Он направился вслед за человеком, который держал масляную лампу высоко над головой и освещал дорогу. Обходя связки каната и перепрыгивая через лужи, они приблизились к группе из пяти человек, обступивших плотным кольцом какого-то незнакомца. Последний в стычке потерял очки.
– Оставьте его, – приказал Онофре. – Кто он?
– Не знаем, – отвечали ему. – Мы его обыскали, но оружия не нашли – только перочинный нож.
Онофре Боувила приблизил к чужаку лицо и спросил, как ему удалось проникнуть на причал.
– Это было нетрудно, – ответил предполагаемый шпион, пытаясь расправить сбившийся на сторону пиджак и энергично похлопывая себя по бокам. – Слишком много охраны, а у семи нянек, как известно, дитя без глазу.

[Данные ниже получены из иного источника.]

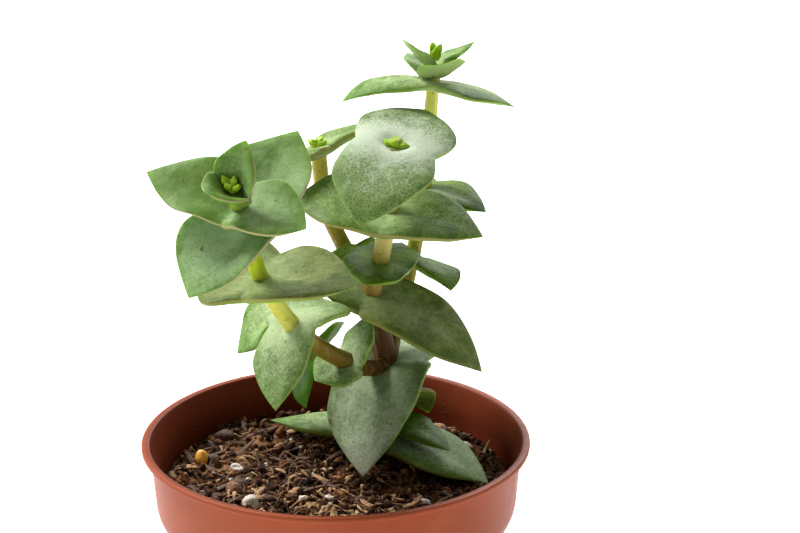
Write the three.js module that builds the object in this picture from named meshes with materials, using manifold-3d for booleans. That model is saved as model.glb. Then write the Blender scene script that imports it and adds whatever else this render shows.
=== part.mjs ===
// Potted string of buttons, Crassula perforata, in a 6 cm plastic nursery pot.
// Millimetres, +Z up, origin at the middle of the pot's underside, +Y away from the viewer.
// The plant is one branched stem with pairs of fleshy leaves threaded on it: the two leaves of
// a pair have grown together round the stem, and most pairs stand a quarter turn from the next.

import * as THREE from "three";
import { mergeVertices } from "three/addons/utils/BufferGeometryUtils.js";
import Module from "manifold-3d";

const wasm = await Module();
wasm.setup();

// Driving dimensions

const rimRadius = 30;
const potHeight = 52;
const baseRadius = 20;
const wall = 1.1;
const floorThickness = 1.6;
const soilLevel = 46.2;

// Clear space between a piece and its neighbour.
const gap = 0.3;

// Points round the pot, the soil, a stem and a leaf, and rings from a stem to a leaf's tip.
const potSides = 48;
const soilSides = 40;
const stemSides = 8;
const leafSides = 8;
const leafStations = 6;

const group = new THREE.Group();

function addPart(name, solid, color, roughness) {
  const mesh = solid.getMesh();
  const geometry = new THREE.BufferGeometry();
  geometry.setAttribute("position", new THREE.BufferAttribute(mesh.vertProperties, 3));
  geometry.setIndex(new THREE.BufferAttribute(mesh.triVerts, 1));
  geometry.computeVertexNormals();
  const material = new THREE.MeshStandardMaterial({ color, roughness, metalness: 0, flatShading: true });
  const part = new THREE.Mesh(geometry, material);
  part.name = name;
  group.add(part);
}

function toSolid(geometry) {
  geometry.deleteAttribute("normal");
  geometry.deleteAttribute("uv");
  const merged = mergeVertices(geometry, 1e-4);
  const vertProperties = new Float32Array(merged.attributes.position.array);
  const triVerts = new Uint32Array(merged.index.array);
  return new wasm.Manifold(new wasm.Mesh({ numProp: 3, vertProperties, triVerts }));
}

// A closed skin over a row of rings with the same number of points, drawn to a point at each end.
function loft(start, rings, end) {
  const sides = rings[0].length;
  const points = [start, ...rings.flat(), end];
  const last = points.length - 1;
  const at = (ring, side) => 1 + ring * sides + (side % sides);
  const faces = [];
  for (let side = 0; side < sides; side++) {
    faces.push(0, at(0, side + 1), at(0, side));
    faces.push(last, at(rings.length - 1, side), at(rings.length - 1, side + 1));
    for (let ring = 0; ring + 1 < rings.length; ring++) {
      faces.push(at(ring, side), at(ring, side + 1), at(ring + 1, side + 1));
      faces.push(at(ring, side), at(ring + 1, side + 1), at(ring + 1, side));
    }
  }
  const geometry = new THREE.BufferGeometry().setFromPoints(points);
  geometry.setIndex(faces);
  return toSolid(geometry);
}

function ring(sides, pointAt) {
  return Array.from({ length: sides }, (unused, side) => pointAt((2 * Math.PI * side) / sides));
}

// Pot: a thin tapered plastic cup, moulded in one piece, with a wider band below the rim, a
// narrow flat lip round the top and drain holes in its flat floor.

const lipWidth = 1.3;
const lipThickness = 0.8;
const bandFoot = potHeight - 12;
const bandTop = potHeight - lipThickness;
const bandRadius = rimRadius - lipWidth;
const bodyRadius = bandRadius - 2.1;
const mouthRadius = bandRadius - wall;
const rounding = 0.3;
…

По отсутствию иностранного выговора Онофре признал в нарушителе испанца, однако тот не был похож ни на меньшевика, ни на нигилиста, ни на кого другого, кто мог быть заинтересован в покушении на царицу. Онофре спросил, кто он такой и что делал на набережной; неизвестный представился журналистом и назвал свою газету.
– Прогуливаясь по Рамблас, я заметил странные приготовления и предположил, что ожидается прибытие или важной шишки, или какого-нибудь субъекта, которого сильно опасаются власти; мне удалось обмануть охрану и спрятаться за тюками. К несчастью, ваши люди меня обнаружили и слегка потрепали. Что вы собираетесь делать со мной дальше? – спросил он с вызовом в голосе.
– Ничего, абсолютно ничего, – ответил Боувила. – Вы ведь исполняли свой профессиональный долг. Тем не менее я вынужден настоятельно просить вас не писать ни строчки о том, чему вы стали свидетелем. Разумеется, в свою очередь, я готов возместить убытки, причиненные этим плачевным инцидентом.